Secrets of success? Try these…

Identify the Skills that are of Value to Your Company. Smart-start your rise to the top by assessing your value to your organization. What skills do you already possess? What are you great at – and honestly – what needs work to you must be aware of the skills you possess that help make you a valuable employee? Know your company – and where it’s headed. Some organizations place a high value on specialists who are very good at one thing, while others value more generalized knowledge across a wider spectrum. To remain employable, it’s important to know where your organization places greater emphasis. If you are not aware of your strengths and their value to your organization, it is probable that you aren’t using them to their greatest advantage. Even if you are aware of your strengths, start expanding your level of expertise and learn new skills to increase your value.

And don’t just take your OWN word for it. In addition to self-assessment, it’s important to also get feedback from your manager or supervisor. When asking for an evaluation, perception is the name of the game. You can have all the right motives, justify your behavior, and defend your attitude to the hilt. However, if your boss, co-workers, colleagues, and customers perceive you as apathetic, irritable, argumentative, or impatient, then that is their reality. You need to address their comments not by tirelessly defending your actions, but by working to understand what it is you say and do that creates this perception in other people’s minds. While it takes great confidence, even courage, to ask for honest feedback, it’s the first step to assessing your skills and seeing where you need to make improvement.

Once you determine the skills you need, arrange to get that training in a way that is the least disruptive to your life. You’ll find that there is a wide variety of options to meet your training and educational needs.
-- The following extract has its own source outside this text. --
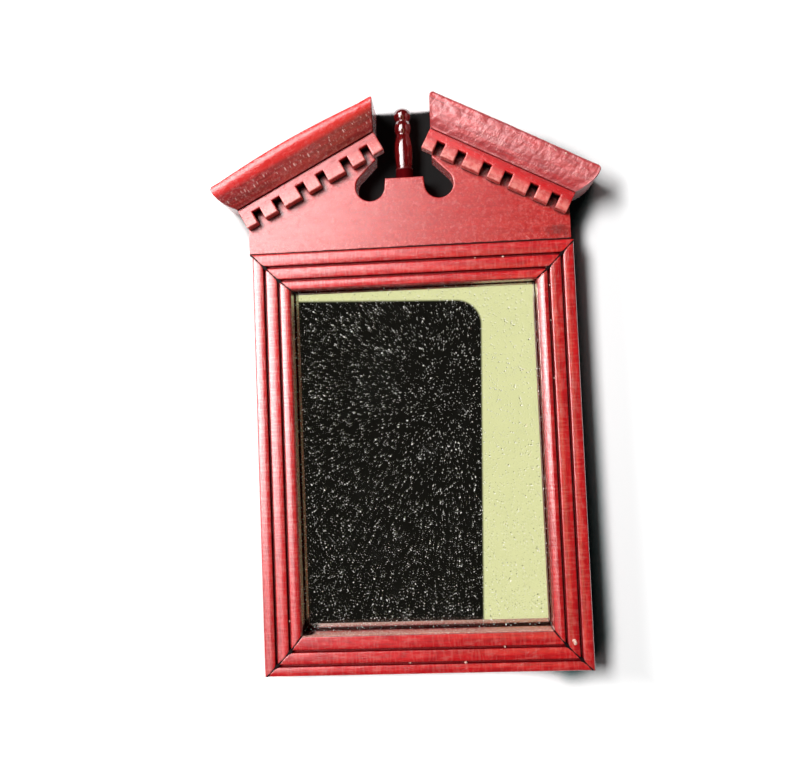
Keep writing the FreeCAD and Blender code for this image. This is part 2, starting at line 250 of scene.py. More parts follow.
WALL_DEPTH = 0.3
SURROUND_ACROSS = (3, 33)
SURROUND_UP = (13, 51)
GAP_MIDDLE = -0.8
OPEN_WALL = (1.8, 1.8, 1.8, 1)
NEAR_WALL = (0.88, 0.88, 0.88, 1)
BOUNCE_CANCELLING_TINT = (0.45, 0.88, 0.88, 1)
NO_LIGHT = (0.0, 0.0, 0.0, 1)
wall = upright_sheet("wall", -1500, 1500, -1500, 1500, WALL_DEPTH)
material, tree = new_material("pale wall")
spot = split(tree, place_in_mm(tree))
beside = off_from(tree, spot["X"], *SURROUND_ACROSS)
beyond = off_from(tree, spot["Z"], *SURROUND_UP)
away = larger(tree, beside, beyond)
# Painted light: below the frame the wall is painted paler, which takes away part of its shadow.
below = times(tree, remap(tree, spot["Z"], -37, -40.5), remap(tree, spot["X"], 28, 10))
paleness = larger(tree, remap(tree, away, 1, 14), below)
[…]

An additional benefit is the opportunity to meet and learn from other people if you will only step outside your comfort zone to get to know them at training sessions and workshops. It’s amazing that in today’s rapidly changing job market there are still employees who feel that they have no need to learn anything new. This is NOT the time to take the back seat or demonstrate that you’re comfortable in the status quo. Not when a commitment to learning is so necessary in order to stay employed.

2. Keep Your Skills Up to Date. Even if know that your current skills are of value NOW to your organization, take a look at the trends ahead. The vast majority of people who lost their jobs due to downsizing or cutbacks revealed that they knew of the possibility that their jobs might be eliminated-even months in advance. Nevertheless, they did not go back to school, network, or train for another job in their own organization or even look into the possibilities of other employment or of starting their own business. Most did not even have an updated resume when they received the bad news. What about you? Are you preparing for the possibility that your job many be eliminated in the future?

What new skills could you acquire that would make you STAND OUT from the CROWD – not just in your organization—but your field. What current skills could just a refresher course or a re-boot based on the rapid advancement of technology? Considered a class, seminar, teleconference or webinar in social media marketing? Communication skills? Negotiation? Customer acquisition? The list of possibilities is endless. I know that for many people already working longer hours with more responsibilities, the idea of going back to school or learning something new seems overwhelming – but the thought of being unemployed is even more daunting. One of the greatest things about living in the time we do is that there is ALWAYS an opportunity to learn 24/7 online – from great books, to incredible videos, to audio podcast to workshops on demand.

3. Find a Mentor and Learn from a Pro. A mentor is a wise and trusted teacher or guide who can help to ensure your future employability. Generally they are someone you look up to, someone who has found a degree of success in your field and someone with a willingness and desire to give back. While it may seem that these successful pros are too busy or too accomplished to ask, you might be pleasantly surprised to learn how eager (and flattered) they are to lend a helping hand.

Unfortunately, many employees never ask for help or advice. They believe that asking for help will pinpoint them as being inept at their job. Nothing could be further from the truth. When you seek help from a mentor, you show that you want to discuss ideas, support others, and work as a team. It shows upper management that you take your job seriously and want to continually improve.

Many employees find mentors in their own organizations who contribute to the success of their careers. No matter what field you’re in or how much you know, there are people who can teach you something more. Make sure you take advantage of any opportunities you have to learn from the pros in your business or profession. It’s an important part of your commitment to lifelong learning. Oh – and when you’ve mastered a skill – don’t be afraid to find a protégé that you can help mentor yourself!

Don’t Stop There! Leaders truly are lifetime learners. They go out of their way to consistently fine tune their skills, stay current with industry trends, read the professional and trade journals that relate to their industries. They network with like-minded professionals where they can challenge each other to do more. They ask questions. If you don’t see your job as a part of that big picture-as part of the future of your business and your organization-learn what you can do to change that. Make sure you join business associations and attend conferences. They provide the opportunity to meet your competition firsthand, see what the latest trends are, and make new friends.

Granted, committing to lifelong learning requires time and dedication. And while you may think you don’t have the time to implement all these ideas, if you want to stay employed, you need to make the time for lifelong learning. It’s the only way to ensure lifelong employment.